● Exercise requirements:
Each record below should be repeated precisely as written.

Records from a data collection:
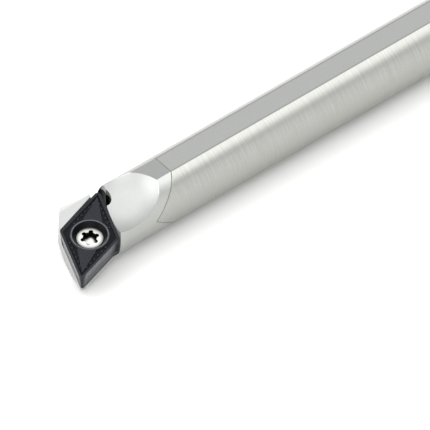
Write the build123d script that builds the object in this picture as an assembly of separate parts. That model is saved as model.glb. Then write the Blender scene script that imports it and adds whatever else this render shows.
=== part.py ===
from build123d import *
import math
import os

# Indexable boring bar: a carbide shank with a steel head brazed to its front end.
# The head carries a rhombic insert, held in its pocket by one countersunk screw.
# Frame: the origin is on the shank's axis at its rear face, +X points to the cutting head,
# +Y points to the side that cuts, and +Z is up, square to the two flats. Millimetres.

# Shank
shank_diameter = 8.0
overall_length = 125.0
top_flat_cut = 0.35
bottom_flat_cut = 0.15
rear_chamfer = 0.5

# Brazed joint: a tongue on the shank seats in a notch in the head
joint_angle = 80.0
joint_tip_setback = 12.35
braze_thickness = 0.1

# Insert: a rhombus with a relief angle on all its flanks
insert_corner_angle = 55.0
inscribed_circle = 6.35
insert_thickness = 2.38
insert_relief = 7.0
insert_nose_radius = 0.4
insert_hole_diameter = 2.8
insert_mouth_diameter = 4.15

# How the insert sits in the head
cutting_radius = 5.8
approach_angle = 107.5
radial_rake = 10.3

# Chip former pressed into the insert's top face
edge_land = 0.3
groove_depth = 0.16
groove_slope = 40.0
boss_diameter = 4.75
breaker_width = 1.1
breaker_setback = 1.1
bump_radius = 0.26
bump_rise = 0.13
bump_inset = 0.6
bump_pitch = 0.75
bumps_per_edge = 6

# Clamping screw with a countersunk head and a six-lobe socket
screw_thread_diameter = 2.5
screw_head_diameter = 3.2
screw_cone_angle = 60.0
screw_head_recess = 0.5
screw_head_rim = 0.08
screw_head_dome = 0.12
screw_tip_gap = 0.15
screw_tip_chamfer = 0.3
socket_width = 2.3
socket_valley_width = 1.66
socket_lobe_radius = 0.27
socket_depth = 0.75
thread_clearance = 0.03

# Head
barrel_undersize = 0.03
barrel_growth = 0.06
gullet_radius = 6.1
gullet_side = 2.15
gullet_floor_height = 0.72
gullet_start_ahead = 0.2
land_fall = 1.5
land_wall_slope = 45.0
corner_cover = 0.35
edge_overhang = 0.05
nose_overhang = 0.2
seat_rim = 0.15
rim_height = 0.3
relief_hole_radius = 0.95
relief_hole_inset = 0.85
relief_lobe_radius = 1.0
relief_lobe_distance = 1.85
relief_lobe_inset = 0.1
relief_floor_depth = 0.35
bevel_turn = 33.6
bevel_lean = 9.1
swell_start_setback = 6.7
swell_length = 2.6
swell_growth = 0.2
swell_side_shift = 0.1
swell_up_shift = 0.17

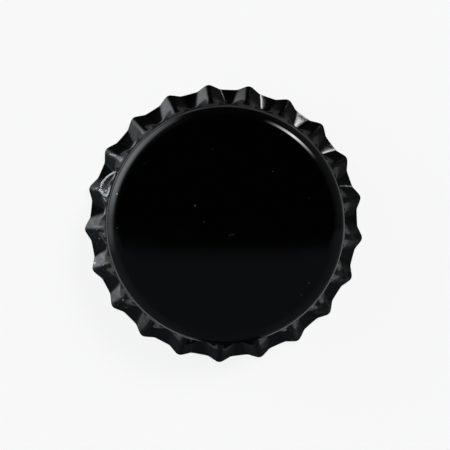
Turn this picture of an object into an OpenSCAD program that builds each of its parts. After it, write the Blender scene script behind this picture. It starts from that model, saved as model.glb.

● Result of the task:
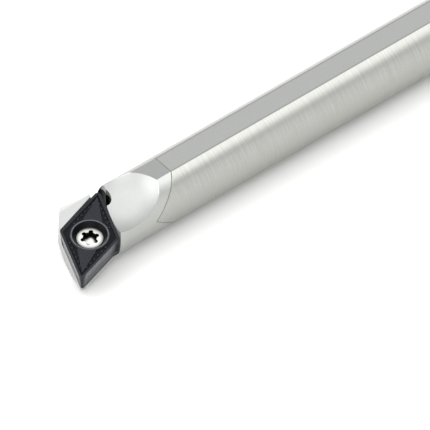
Write the build123d script that builds the object in this picture as an assembly of separate parts. That model is saved as model.glb. Then write the Blender scene script that imports it and adds whatever else this render shows.
=== part.py ===
from build123d import *
import math
import os

# Indexable boring bar: a carbide shank with a steel head brazed to its front end.
# The head carries a rhombic insert, held in its pocket by one countersunk screw.
# Frame: the origin is on the shank's axis at its rear face, +X points to the cutting head,
# +Y points to the side that cuts, and +Z is up, square to the two flats. Millimetres.

# Shank
shank_diameter = 8.0
overall_length = 125.0
top_flat_cut = 0.35
bottom_flat_cut = 0.15
rear_chamfer = 0.5

# Brazed joint: a tongue on the shank seats in a notch in the head
joint_angle = 80.0
joint_tip_setback = 12.35
braze_thickness = 0.1

# Insert: a rhombus with a relief angle on all its flanks
insert_corner_angle = 55.0
inscribed_circle = 6.35
insert_thickness = 2.38
insert_relief = 7.0
insert_nose_radius = 0.4
insert_hole_diameter = 2.8
insert_mouth_diameter = 4.15

# How the insert sits in the head
cutting_radius = 5.8
approach_angle = 107.5
radial_rake = 10.3

# Chip former pressed into the insert's top face
edge_land = 0.3
groove_depth = 0.16
groove_slope = 40.0
boss_diameter = 4.75
breaker_width = 1.1
breaker_setback = 1.1
bump_radius = 0.26
bump_rise = 0.13
bump_inset = 0.6
bump_pitch = 0.75
bumps_per_edge = 6

# Clamping screw with a countersunk head and a six-lobe socket
screw_thread_diameter = 2.5
screw_head_diameter = 3.2
screw_cone_angle = 60.0
screw_head_recess = 0.5
screw_head_rim = 0.08
screw_head_dome = 0.12
screw_tip_gap = 0.15
screw_tip_chamfer = 0.3
socket_width = 2.3
socket_valley_width = 1.66
socket_lobe_radius = 0.27
socket_depth = 0.75
thread_clearance = 0.03

# Head
barrel_undersize = 0.03
barrel_growth = 0.06
gullet_radius = 6.1
gullet_side = 2.15
gullet_floor_height = 0.72
gullet_start_ahead = 0.2
land_fall = 1.5
land_wall_slope = 45.0
corner_cover = 0.35
edge_overhang = 0.05
nose_overhang = 0.2
seat_rim = 0.15
rim_height = 0.3
relief_hole_radius = 0.95
relief_hole_inset = 0.85
relief_lobe_radius = 1.0
relief_lobe_distance = 1.85
relief_lobe_inset = 0.1
relief_floor_depth = 0.35
bevel_turn = 33.6
bevel_lean = 9.1
swell_start_setback = 6.7
swell_length = 2.6
swell_growth = 0.2
swell_side_shift = 0.1
swell_up_shift = 0.17

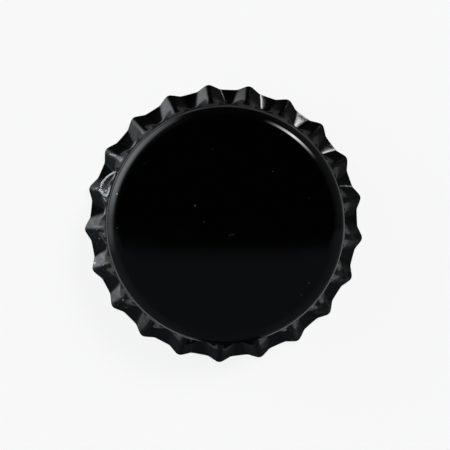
Turn this picture of an object into an OpenSCAD program that builds each of its parts. After it, write the Blender scene script behind this picture. It starts from that model, saved as model.glb.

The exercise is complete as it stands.